Peak hour commuters on Delhi Metro’s Jahangirpuri-HUDA City Centre Line had a harrowing experience after the train they were travelling by developed a fault and broke down in a tunnel on Tuesday. The Delhi Metro Rail Corporation (DMRC) attributed the fault to a probable “software malfunction” that led to emergency brakes being applied automatically to the train. The stranded train was carrying 1,791 passengers.

Among the passengers was 21-year-old Geetanjali Juneja, a French language student, who was travelling on the eight-coach Bombardier train between Central Secretariat and Udyog Bhavan when it developed the snag. She recollected that it was around 9-25 a.m. when the train came to a complete halt in the tunnel between the two stations and it was not until 10-30 a.m. that she was evacuated. “After 10 minutes, there was a sudden black-out which cut off the air-conditioning system as well,” she told The Hindu. “I was in the ladies’ compartment and saw some women faint due to lack of oxygen. Passengers were helping each other by offering water and toffees,” she said.

Since the ladies’ coach is the first one behind the train driver’s cabin, Geetanjali said the women passengers tried to contact the driver. “Firstly, he did not open the door.

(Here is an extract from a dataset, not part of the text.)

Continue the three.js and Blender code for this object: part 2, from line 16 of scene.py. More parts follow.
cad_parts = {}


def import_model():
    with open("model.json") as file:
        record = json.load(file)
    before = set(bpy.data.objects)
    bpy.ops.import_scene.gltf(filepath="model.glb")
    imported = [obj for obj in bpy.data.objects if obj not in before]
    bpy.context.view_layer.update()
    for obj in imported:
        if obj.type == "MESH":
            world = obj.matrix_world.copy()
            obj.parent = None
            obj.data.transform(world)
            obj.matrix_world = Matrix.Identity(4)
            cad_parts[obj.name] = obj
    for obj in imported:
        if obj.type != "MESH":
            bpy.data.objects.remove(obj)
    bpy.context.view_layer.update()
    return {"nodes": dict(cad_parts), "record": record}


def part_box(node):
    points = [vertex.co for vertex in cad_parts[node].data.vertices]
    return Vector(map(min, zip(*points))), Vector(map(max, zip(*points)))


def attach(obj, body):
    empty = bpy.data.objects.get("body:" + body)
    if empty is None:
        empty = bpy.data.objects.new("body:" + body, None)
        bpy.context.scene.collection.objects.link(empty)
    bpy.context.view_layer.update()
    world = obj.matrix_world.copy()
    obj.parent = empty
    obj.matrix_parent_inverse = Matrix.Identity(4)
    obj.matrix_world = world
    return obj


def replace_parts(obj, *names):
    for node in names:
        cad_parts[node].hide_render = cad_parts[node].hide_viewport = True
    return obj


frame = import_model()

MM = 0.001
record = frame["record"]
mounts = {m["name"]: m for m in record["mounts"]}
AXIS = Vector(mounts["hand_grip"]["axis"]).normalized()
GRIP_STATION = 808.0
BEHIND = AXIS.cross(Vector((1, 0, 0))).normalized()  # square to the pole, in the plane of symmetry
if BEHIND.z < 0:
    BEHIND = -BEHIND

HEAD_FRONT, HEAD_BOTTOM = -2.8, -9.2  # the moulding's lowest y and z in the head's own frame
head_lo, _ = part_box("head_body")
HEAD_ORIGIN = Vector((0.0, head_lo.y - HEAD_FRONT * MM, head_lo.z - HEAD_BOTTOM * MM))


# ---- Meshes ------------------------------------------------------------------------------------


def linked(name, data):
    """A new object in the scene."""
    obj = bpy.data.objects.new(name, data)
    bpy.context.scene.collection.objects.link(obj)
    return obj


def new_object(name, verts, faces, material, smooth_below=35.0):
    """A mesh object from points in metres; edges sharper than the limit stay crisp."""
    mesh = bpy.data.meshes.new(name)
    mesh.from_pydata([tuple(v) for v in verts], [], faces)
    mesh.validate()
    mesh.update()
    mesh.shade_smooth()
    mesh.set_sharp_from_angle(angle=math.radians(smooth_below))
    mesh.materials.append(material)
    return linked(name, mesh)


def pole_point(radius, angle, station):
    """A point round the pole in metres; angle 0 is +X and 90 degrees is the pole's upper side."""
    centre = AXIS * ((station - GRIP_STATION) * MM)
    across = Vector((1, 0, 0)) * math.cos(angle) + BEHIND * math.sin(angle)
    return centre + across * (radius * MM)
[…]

Then he very rudely said he did not have any information. Only after two men came into the compartment to talk to the driver did he admit there was a technical snag,” she said.

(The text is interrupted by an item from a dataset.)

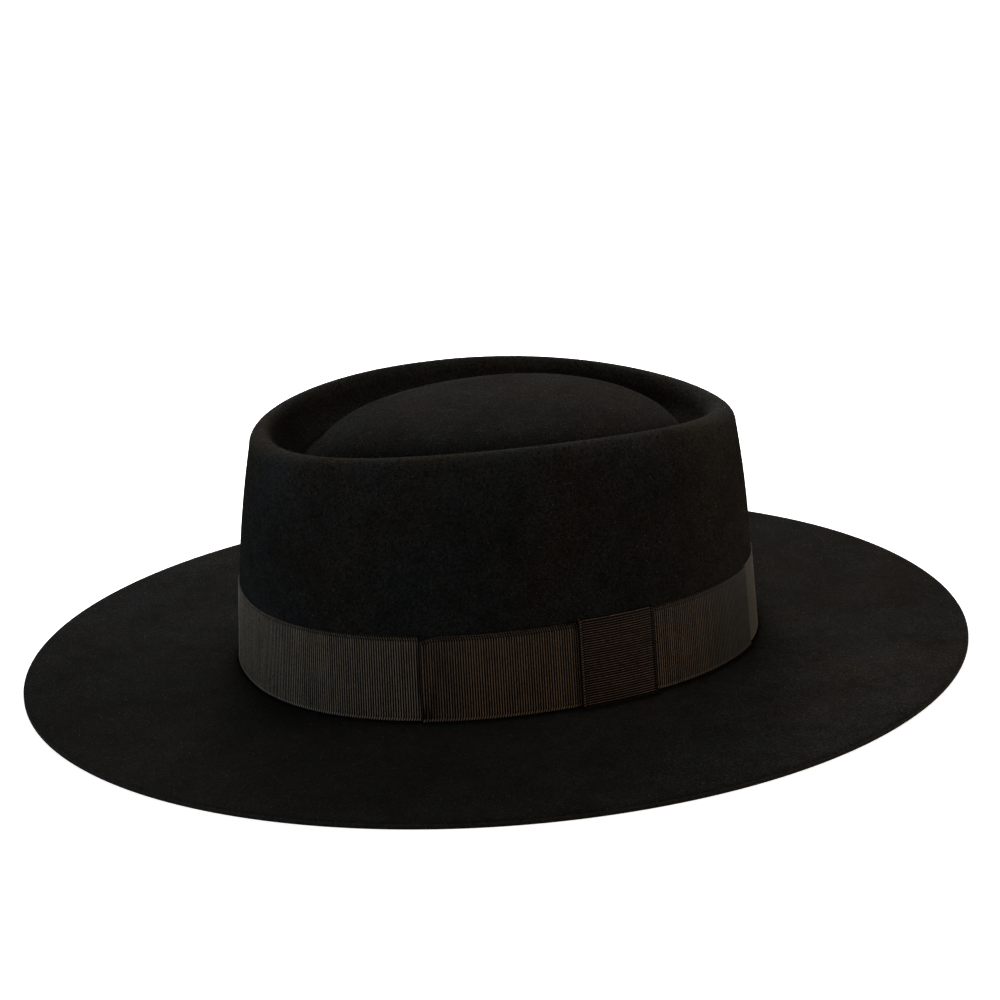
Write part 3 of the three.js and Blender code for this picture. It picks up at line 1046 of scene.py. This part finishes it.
# Floor and soft light
stage = {
    "floor": 24,  # metres
    "floorColour": (0.9, 0.9, 0.9, 1),
    "floorGlow": 0.78,  # keeps the shadow as pale as in the photo
    "sky": 0.62,
    "skyColour": (1, 0.94, 0.85, 1),
    "skyRise": (0.46, 0.26, -0.14),  # its share at the horizon, more overhead and less by the camera
}
lamps = {
    "backKey": {"place": (-0.7, 0.2, 0.6), "size": 0.6, "power": 12, "colour": (1, 0.98, 0.95)},
    "coolLeft": {"place": (-0.25, -1.9, 0.3), "size": 0.8, "power": 13.2, "colour": (0.68, 0.85, 1)},
    "warmRight": {"place": (0.75, 1.65, 0.42), "size": 0.8, "power": 14.6, "colour": (1, 0.86, 0.71)},
}


def makeFloor():
    material, nodes = newMaterial("paleFloor")
    finishMaterial(nodes, {
        "Base Color": stage["floorColour"],
        "Roughness": 0.7,
        "Specular IOR Level": 0.2,
        "Emission Color": (1, 1, 1, 1),
        "Emission Strength": stage["floorGlow"],
    })
    half = stage["floor"] / 2 / mm
    corners = [(-half, -half, 0), (half, -half, 0), (half, half, 0), (-half, half, 0)]
    floor = newPiece("floor", corners, [[0, 1, 2, 3]], material)
    floor.visible_diffuse = False  # the photo's table throws no light up at the hat


def makeSky():
    world = bpy.data.worlds.new("softRoom")
    world.use_nodes = True
    world.node_tree.nodes.clear()
    nodes = Wire(world.node_tree)
    towards = nodes.add("ShaderNodeTexCoord", output="Generated")
    towards = nodes.add("ShaderNodeSeparateXYZ", {}, {"Vector": towards})
    level, overhead, nearCamera = stage["skyRise"]
    sky = stage["sky"] * (level + overhead * towards.out("Z") + nearCamera * towards.out("X"))
    light = {"Color": stage["skyColour"], "Strength": sky.math("MAXIMUM", 0)}
    nodes.add("ShaderNodeOutputWorld", {}, {"Surface": nodes.add("ShaderNodeBackground", {}, light)})
    bpy.context.scene.world = world
    bpy.context.scene.view_settings.view_transform = "Standard"


def makeLamp(name, lamp):
    data = bpy.data.lights.new(name, "AREA")
    data.shape = "DISK"
    data.size = lamp["size"]
    data.energy = lamp["power"]
    data.color = lamp["colour"]
    place = Vector(lamp["place"])
    light = newObject(name, data)
    light.matrix_world = Matrix.Translation(place) @ place.to_track_quat("Z", "Y").to_matrix().to_4x4()


makeFloor()
makeSky()
for lampName, lamp in lamps.items():
    makeLamp(lampName, lamp)
print("stage made")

“The evacuation team arrived really late and we were told to form a queue to evacuate from the emergency exit at the rear of the train,” Geetanjali said, adding it took 30 minutes to evacuate all the passengers. “Even though the emergency lights were switched on in the tunnel it was very difficult to see and we had to use our mobile torches to make our way out,” she said. “Thankfully, there was no stampede but people were very scared. The evacuation process was extremely slow.”

Meanwhile, the DMRC said their staffers were initially attempting local trouble-shooting repairs to restart the train between 9-24 a.m. and 9-37 a.m. failing which a decision to rescue the stranded train with the help of another regular passenger train was taken. “However, just as the rescue train was emptied of regular passengers and it was ready to move towards the stranded train we noticed passengers emerging on the tracks,” said DMRC’s Executive Director (Corporate Communications) Anuj Dayal.

The metro authorities had to abandon their plans as commuters forced open the emergency door and came out on the tracks and started to move towards the Central Secretariat station which was about 350 metres away, Mr. Dayal said. “As some passengers also entered the adjacent track that is on HUDA City Centre and Jahangirpuri line, we ordered stoppage of trains on that track also as a precautionary measure.”

The snag at Central Delhi sent the entire Metro Yellow line into a tizzy. There was utter chaos at all stations between Udyog Bhawan and Green Park as there were no metro services and people were stranded. “The station completely filled up with passengers waiting for trains. No announcements were made,” said Sandeep Das, who was stranded at AIIMS while on his way to Gurgaon.

The Delhi Metro, however, ran two short loop services between Green Park to HUDA City Centre, and Central Secretariat to Jahangirpuri to ease the rush but they were of little help. During the disruption, trains were running at restricted speed at various stations, which led to bunching of trains on the corridor. “The trains kept stopping at every station between IFFCO Chowk and Green Park. I finally decided to get out of the train and took an auto to work,” said a commuter.

DMRC also cancelled six round trips between Jahangirpuri and HUDA City Centre and four round trips between Vishwavidyalaya and Qutub Minar. Five round trips were delayed and to clear the rush at Rajiv Chowk and Kashmere Gate metro stations, DMRC rushed two empty trains from Vishwavidyalaya to these stations.

The snag-hit train was later taken to Green Park metro station at around 11 a.m., after which services resumed but normalcy returned only by afternoon. DMRC Managing Director Mangu Singh expressed concern on the failure and explained that all metro technical systems are designed in a “fail safe” manner to ensure protection of passengers in case of malfunctioning of any sub-systems. Mr. Singh also appointed a three member enquiry committee to look into the cause of failure and to suggest additional evacuation procedures. Previously, a similar incident occurred in November 2009 when a train came to a sudden halt between Rajiv Chowk and R. K. Ashram stations.